TASK DESCRIPTION:
Copy out exactly the lines from the start of the data to the line containing "waverReach = 10". Include both.

SOURCE MATERIAL:
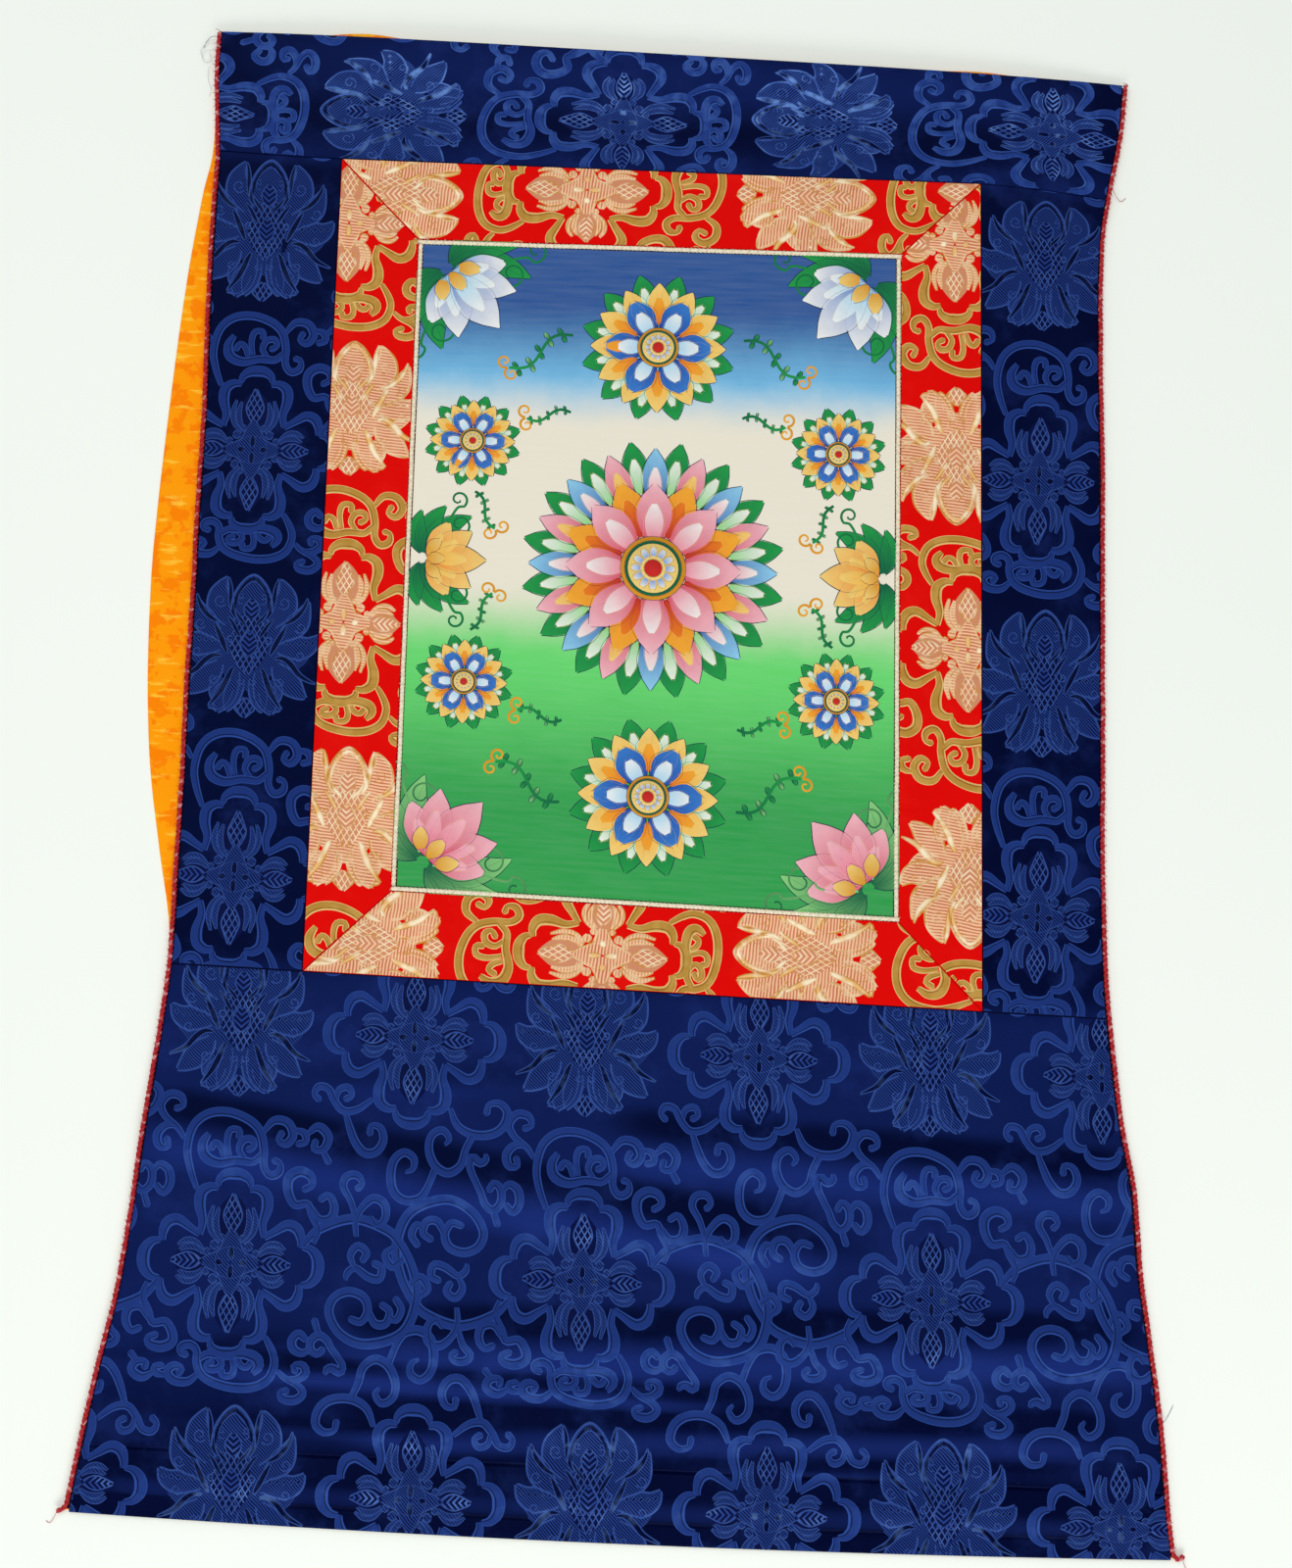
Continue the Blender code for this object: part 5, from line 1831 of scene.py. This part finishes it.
canvas = addSheet(
    "painting_canvas", canvasPlace, *(steps(2 * reach, 6.0) for reach in canvasReach), frontBase,
    canvasThick, [makeCanvasLook()], foldRadius=0.3,
)
finishNode(canvas, "painting_canvas")

artwork = newDrawing()
for (startU, startV), (endU, endV), swing in tendrils:
    for signU, signV in quarters:
        ends = (signU * startU, signV * startV), (signU * endU, signV * endV)
        paintTendril(artwork, *ends, swing * signU * signV)
for spray in sprays:
    paintSpray(artwork, *spray)
for rosette in rosettes:
    paintRosette(artwork, *rosette)
flat = np.vstack(artwork["points"])
heights = np.concatenate(artwork["height"])
laid = lay(flat[:, 0], flat[:, 1], frontTop + heights)
painted = newPiece("painted_design", laid, artwork["faces"], [makePaintLook()])
colour = np.vstack(artwork["colour"])
storePoints(painted, "paint", "FLOAT_COLOR", np.column_stack([colour, np.ones(len(colour))]))
storeCloth(painted, flat * mm)
finishPiece(painted)
print("painting ready")

# A yarn has plies laid round its middle line, and wavers a little aside.
yarns = {
    "cord": {"tree": threePlyTree, "look": cordLook, "slot": "cream_cord", "waver": 0.12,
             "sizes": {"Step": 0.9, "Ply radius": 0.78, "Lay radius": 0.62, "Turn length": 7.5}},
    "piping": {"tree": twoPlyTree, "look": pipingLook, "slot": "red_piping", "waver": 0.25,
               "sizes": {"Step": 0.8, "Ply radius": 0.86, "Lay radius": 0.64, "Turn length": 6.4}},
}
seeds = {"cord": 30, "piping": 50, "pipingStitches": 11}
waverReach = 10  # how many points to each side a yarn's waver is evened over

# The stitches over a yarn, lifted over its middle line.
stitchSets = {
    "cord": {"look": creamThread, "slot": "cream_cord", "lift": 0.35,
             "sizes": {"Pitch": 5.2, "Reach": 3.0, "Rise": 1.5, "Slant": 1.6, "Thread radius": 0.16}},
    "piping": {"look": redThread, "slot": "red_piping", "lift": 0.3,
               "sizes": {"Pitch": 4.6, "Reach": 3.4, "Rise": 1.5, "Slant": 1.8, "Thread radius": 0.16}},
}


def inMetres(sizes):
    return {name: size * mm for name, size in sizes.items()}


def waver(count, amount, seed):
    window = 2 * waverReach + 1
    raw = np.random.default_rng(seed).normal(size=count + 4 * waverReach)
    soft = np.convolve(raw, np.ones(window) / window * math.sqrt(window), mode="same")
    return soft[2 * waverReach:-2 * waverReach] * amount


def twistAlong(name, u, v, height, yarn, seed):
    u = u + waver(len(u), yarn["waver"], seed)
    v = v + waver(len(v), yarn["waver"], seed + 1)
    line = polyline(name, lay(u, v, height))
    piece = growMesh(line, yarn["tree"], {**inMetres(yarn["sizes"]), "Look": yarn["look"]})
    shadeSmooth(piece)
    finishNode(piece, name)


def stitchAlong(name, u, v, height, kind, seed):
    line = polyline(name + "_stitches", lay(u, v, height + kind["lift"]))
    piece = growMesh(line, stitchTree, {**inMetres(kind["sizes"]), "Seed": seed, "Look": kind["look"]})
    finishPiece(piece)


cordHeight = frontBase + cordDiameter / 2
uLine, vLine = halfPaintingWidth - cordDiameter / 2, halfPaintingHeight - cordDiameter / 2
uprightEnd = vLine - cordDiameter / 2 - gap
uLong = np.linspace(-halfPaintingWidth, halfPaintingWidth, 120)
vLong = np.linspace(uprightEnd, -uprightEnd, 160)
cordRuns = {
    "cord_top": np.broadcast_arrays(uLong, vLine), "cord_bottom": np.broadcast_arrays(uLong, -vLine),
    "cord_left": np.broadcast_arrays(-uLine, vLong), "cord_right": np.broadcast_arrays(uLine, vLong),
}
for seed, (name, (u, v)) in enumerate(cordRuns.items()):
    twistAlong(name, u, v, cordHeight, yarns["cord"], seeds["cord"] + 2 * seed)

pipingHeight = frontBase + pipingDiameter / 2
clear = pipingDiameter / 2 + gap
pipingStep = 3.0
pipingRows = np.arange(headEdge, footEdge + tailStart - 0.01, -pipingStep)
pipingRuns = {}
for name, edge, outward, tail in (
    ("piping_left", leftEdge, -1, tailLeft), ("piping_right", rightEdge, 1, tailRight),
):
    u, v = edge(pipingRows) + outward * clear, pipingRows
    endU, endV = u[-1], v[-1]
    u = np.concatenate([u, [endU + outward * t.out for t in tail]])
    v = np.concatenate([v, [endV - t.down for t in tail]])
    height = np.concatenate([np.full(len(pipingRows), pipingHeight), [pipingHeight + t.up for t in tail]])
    pipingRuns[name] = (u, v)
    twistAlong(name, u, v, height, yarns["piping"], seeds["piping"] + outward)
print("cords and pipings ready")

for seed, (name, (u, v)) in enumerate(cordRuns.items()):
    stitchAlong(name, u, v, cordHeight, stitchSets["cord"], seed)
for name, (u, v) in pipingRuns.items():
    sewn = slice(-3)  # the last three points are of the free tail
    stitchAlong(name, u[sewn], v[sewn], pipingHeight, stitchSets["piping"], seeds["pipingStitches"])

# Loose thread ends: their look, radius, and u, v and height along them.
Thread = namedtuple("Thread", "look radius points")
threads = [
    Thread("pale", 0.16, [(-280, 321, 4), (-284, 318, 3.4), (-288, 319, 1.4), (-291, 316, 0.4),
                          (-289, 312, 0.3), (-285, 313, 0.4), (-286, 317, 0.9)]),
    Thread("pale", 0.13, [(-281, 324, 4), (-286, 325, 2.0), (-290, 322, 0.6), (-292, 318, 0.3),
                          (-290, 315, 0.3)]),
    Thread("navy", 0.16, [(-279, 326, 4), (-284, 327, 3.0), (-288, 325, 1.0), (-290, 321, 0.4)]),
    Thread("pale", 0.12, [(-282, 311, 4), (-286, 307, 1.6), (-286, 300, 0.4), (-284, 295, 0.3),
                          (-285, 290, 0.3)]),
    Thread("red", 0.15, [(283, 262, 4), (286, 258, 2.2), (289, 257, 0.6), (292, 260, 0.3)]),
    Thread("navy", 0.11, [(302.6, -486, 3.0), (305.4, -484, 0.8), (307.6, -480.5, 0.3),
                          (309.8, -476, 0.3)]),
    Thread("red", 0.15, [(-322.5, -566, 3.4), (-325, -571, 1.0), (-327, -573, 0.4), (-329, -572, 0.3)]),
    Thread("red", 0.15, [(313, -566, 3.4), (315.5, -571, 1.0), (318, -573, 0.4), (321, -572, 0.3)]),
]
threadLooks = {"pale": paleThread, "navy": navyThread, "red": redThread}
threadTree = makeTwistTree(1, 5)
for k, thread in enumerate(threads):
    path = smoothPath(thread.points, 0.8)
    line = polyline(f"thread_end_{k + 1}", lay(path[:, 0], path[:, 1], path[:, 2]))
    sizes = {"Step": 0.8, "Ply radius": thread.radius, "Lay radius": 0.0, "Turn length": 5}
    piece = growMesh(line, threadTree, {**inMetres(sizes), "Look": threadLooks[thread.look]})
    finishPiece(piece)
print("stitches and threads ready")

floorSet = {"halfSize": 6.0, "tones": (srgb(241, 246, 236), srgb(247, 250, 241))}


def makeFloor():
    half = floorSet["halfSize"]
    points = [(-half, -half, 0), (half, -half, 0), (half, half, 0), (-half, half, 0)]
    look, tree, shader = newLook("paleTable", 0.75, 0.2)
    place = objectPlace(tree)
    tone = noise(tree, place, 1.6, 3.0)
    plug(tree, shader["Base Color"], mixColour(tree, tone, *floorSet["tones"]))
    newPiece("floor", points, [(0, 1, 2, 3)], [look])


makeFloor()

camera = {
    "place": (-0.02186, -0.18769, 1.15876), "view": (0.01794, 0.14702, -0.98897),
    "up": (-0.03439, 0.98863, 0.14635), "lens": 45.0, "sensor": 36.0, "clip": (0.01, 50.0),
}


def makeCamera():
    data = bpy.data.cameras.new("camera")
    data.sensor_fit = "AUTO"
    data.sensor_width = camera["sensor"]
    data.lens = camera["lens"]
    data.clip_start, data.clip_end = camera["clip"]
    eye = bpy.data.objects.new("camera", data)
    back = -Vector(camera["view"]).normalized()
    right = Vector(camera["up"]).cross(back).normalized()
    up = back.cross(right)
    eye.matrix_world = Matrix.Translation(camera["place"]) @ Matrix((right, up, back)).transposed().to_4x4()
    bpy.context.scene.collection.objects.link(eye)
    bpy.context.scene.camera = eye


makeCamera()

lights = {
    "key": {"place": (0.25, -2.1, 1.25), "aim": (0.0, 0.0, 0.0), "size": (1.3, 0.7), "power": 21.0},
    "top": {"place": (-0.5, 0.5, 2.4), "aim": (0.0, 0.0, 0.0), "size": (2.4, 2.4), "power": 24.0},
}
surround = {"colour": (0.93, 0.97, 1.0, 1.0), "strength": 0.58}


def makeLight(name, light):
    data = bpy.data.lights.new(name, "AREA")
    data.shape = "RECTANGLE"
    data.size, data.size_y = light["size"]
    data.energy = light["power"]
    lamp = bpy.data.objects.new(name, data)
    lamp.location = light["place"]
    aim = Vector(light["aim"]) - Vector(light["place"])
    lamp.rotation_euler = aim.to_track_quat("-Z", "Y").to_euler()
    bpy.context.scene.collection.objects.link(lamp)


for name, light in lights.items():
    makeLight(name, light)
world = bpy.data.worlds.new("studio")
world.use_nodes = True
background = world.node_tree.nodes["Background"]
background.inputs["Color"].default_value = surround["colour"]
background.inputs["Strength"].default_value = surround["strength"]
bpy.context.scene.world = world
bpy.context.scene.view_settings.view_transform = "Standard"

print("scene ready")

EXERCISE OUTPUT:
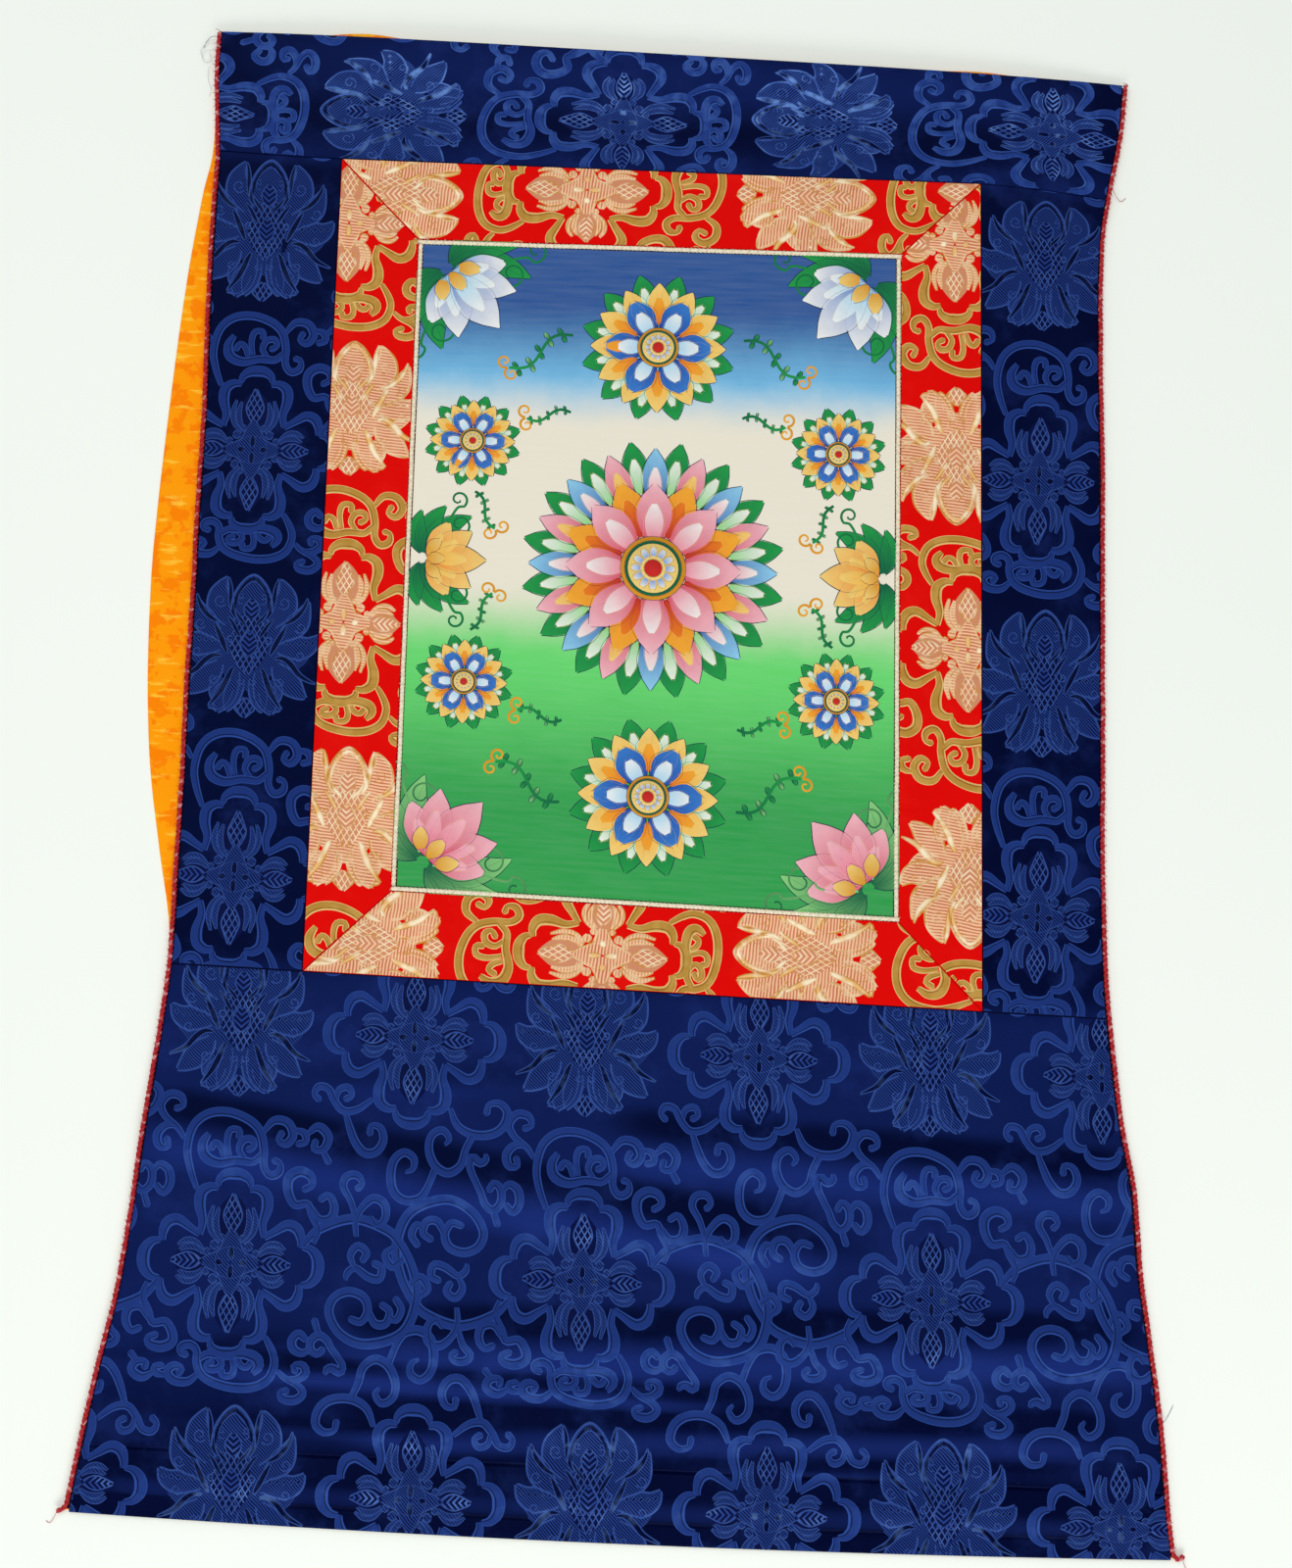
Continue the Blender code for this object: part 5, from line 1831 of scene.py. This part finishes it.
canvas = addSheet(
    "painting_canvas", canvasPlace, *(steps(2 * reach, 6.0) for reach in canvasReach), frontBase,
    canvasThick, [makeCanvasLook()], foldRadius=0.3,
)
finishNode(canvas, "painting_canvas")

artwork = newDrawing()
for (startU, startV), (endU, endV), swing in tendrils:
    for signU, signV in quarters:
        ends = (signU * startU, signV * startV), (signU * endU, signV * endV)
        paintTendril(artwork, *ends, swing * signU * signV)
for spray in sprays:
    paintSpray(artwork, *spray)
for rosette in rosettes:
    paintRosette(artwork, *rosette)
flat = np.vstack(artwork["points"])
heights = np.concatenate(artwork["height"])
laid = lay(flat[:, 0], flat[:, 1], frontTop + heights)
painted = newPiece("painted_design", laid, artwork["faces"], [makePaintLook()])
colour = np.vstack(artwork["colour"])
storePoints(painted, "paint", "FLOAT_COLOR", np.column_stack([colour, np.ones(len(colour))]))
storeCloth(painted, flat * mm)
finishPiece(painted)
print("painting ready")

# A yarn has plies laid round its middle line, and wavers a little aside.
yarns = {
    "cord": {"tree": threePlyTree, "look": cordLook, "slot": "cream_cord", "waver": 0.12,
             "sizes": {"Step": 0.9, "Ply radius": 0.78, "Lay radius": 0.62, "Turn length": 7.5}},
    "piping": {"tree": twoPlyTree, "look": pipingLook, "slot": "red_piping", "waver": 0.25,
               "sizes": {"Step": 0.8, "Ply radius": 0.86, "Lay radius": 0.64, "Turn length": 6.4}},
}
seeds = {"cord": 30, "piping": 50, "pipingStitches": 11}
waverReach = 10  # how many points to each side a yarn's waver is evened over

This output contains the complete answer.